Órfãos de aceitação, um mal que atinge a sociedade. Seja peculiar!
A fantasia é o alimento da alma, principalmente quando ela é peculiar. Contar uma história envolvente com crianças, adultos e monstros ultrapassa o imaginário da oratória. Tem a ver também com o poder de sedução que uma boa imagem em movimento suscita perante o estilo já consagrado de seu autor. Retornando à direção após o fiasco Grandes Olhos (2014), Tim Burton apresenta nesta temporada O Lar das Crianças Peculiares, adaptação do livro homônimo do autor norte-americano estreante, Ransom Riggs.

"O que te faz diferente pode te transformar num herói". Jacob (Asa Butterfield) é um introspectivo garoto criado por pais distantes que encontra no enigmático avô Abe (Terence Stamp) aquela fantasia de histórias que lhe possibilitam enxergar a realidade sob uma ótica mais sombria, materializada pela figura misteriosa de Miss Peregrine (Eva Green). Achando se tratar de uma fase da adolescência, seus pais (Cris O’ Dowd e Cris Dickens) resolvem procurar uma psicóloga (Allison Janney) para orientá-lo, o que por ironia acaba piorando a situação, ao sugerir ao pai do menino que o leve para o outro lado da ilha, a fim de vivenciar a fantasia das histórias do orfanato relatadas pelo avô.
Ella Purnell (Emma Bloom) e Judi Dench (Miss Avocet) abrilhantam o elenco com interpretações precisas. A primeira desperta em Jake sentimentos sublimes - inclusive a paixão - e o auxilia na descoberta dos segredos da fenda. A segunda - numa breve participação como professora experiente de outra escola (também peculiar), - faz o papel da protetora do orfanato. A presença de mulheres maduras em meio a um grupo de crianças aprendizes não é recurso inédito no cinema, já visto em Mary Poppins (Robet Stevenson, 1964).

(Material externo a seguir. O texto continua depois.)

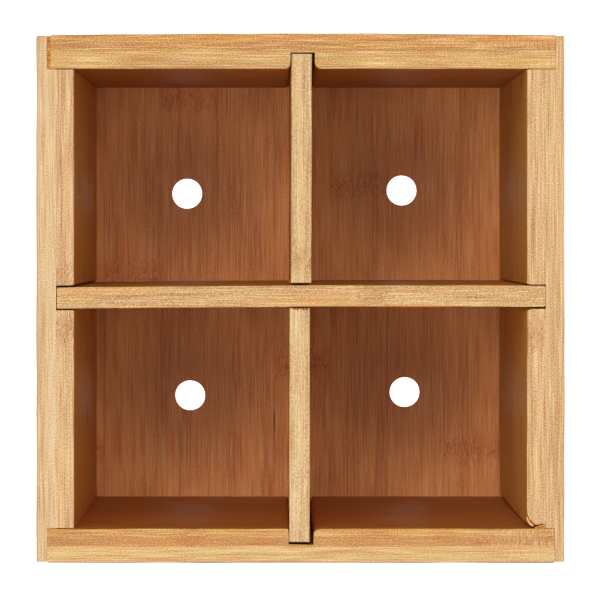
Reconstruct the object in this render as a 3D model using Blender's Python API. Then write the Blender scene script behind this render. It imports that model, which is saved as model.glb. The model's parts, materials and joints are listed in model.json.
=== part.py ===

Fazendo jus às belas imagens góticas e estilizadas que povoam o cenário do diretor, a fotografia de Bruno Delbonnel aposta numa paleta de cores triste e azulada para retratar o universo de Jake, e ao passar pela fenda da realidade encontra o colorido do orfanato de Miss Peregrine. Aqui somos apresentados a um grupo de crianças peculiares (que me fez lembrar dos mutantes do Professor Xavier), cujos dons são preservados como forma de mantê-las seguras e afastadas dos etéreos, um séquito de “aliens” liderados por Barron (Samuel L. Jackson).

O roteiro de Jane Goldman e Riggs traz referências sutis de obras anteriores de Burton, como Peixe Grande e Suas Histórias Maravilhosas (2003) e ainda imerge o público infanto-juvenil numa experiência onírica do tempo, com belos simbolismos representados por pássaros, corujas, paisagens mortas, humanos sem olhos (abduzidos pelos etéreos) e criaturas "frankensteinizadas” - vejam como Enoch O’ Connor (Finlay MacMillan) ressuscita seres ao implantar coração. Numa determinada cena coloca dois deles numa briga mórbida de round, simulando um espetáculo.
Cumprindo a promessa de entreter, contar uma boa história e resgatar o lado mais puro de seu diretor, O Lar das Crianças Peculiares traz Tim Burton em boa forma cinematográfica, depois de um período sonolento de filmes oscilantes. “Não há lugar como o nosso orfanato!”, afinal, todos nós temos algo peculiar e não comum.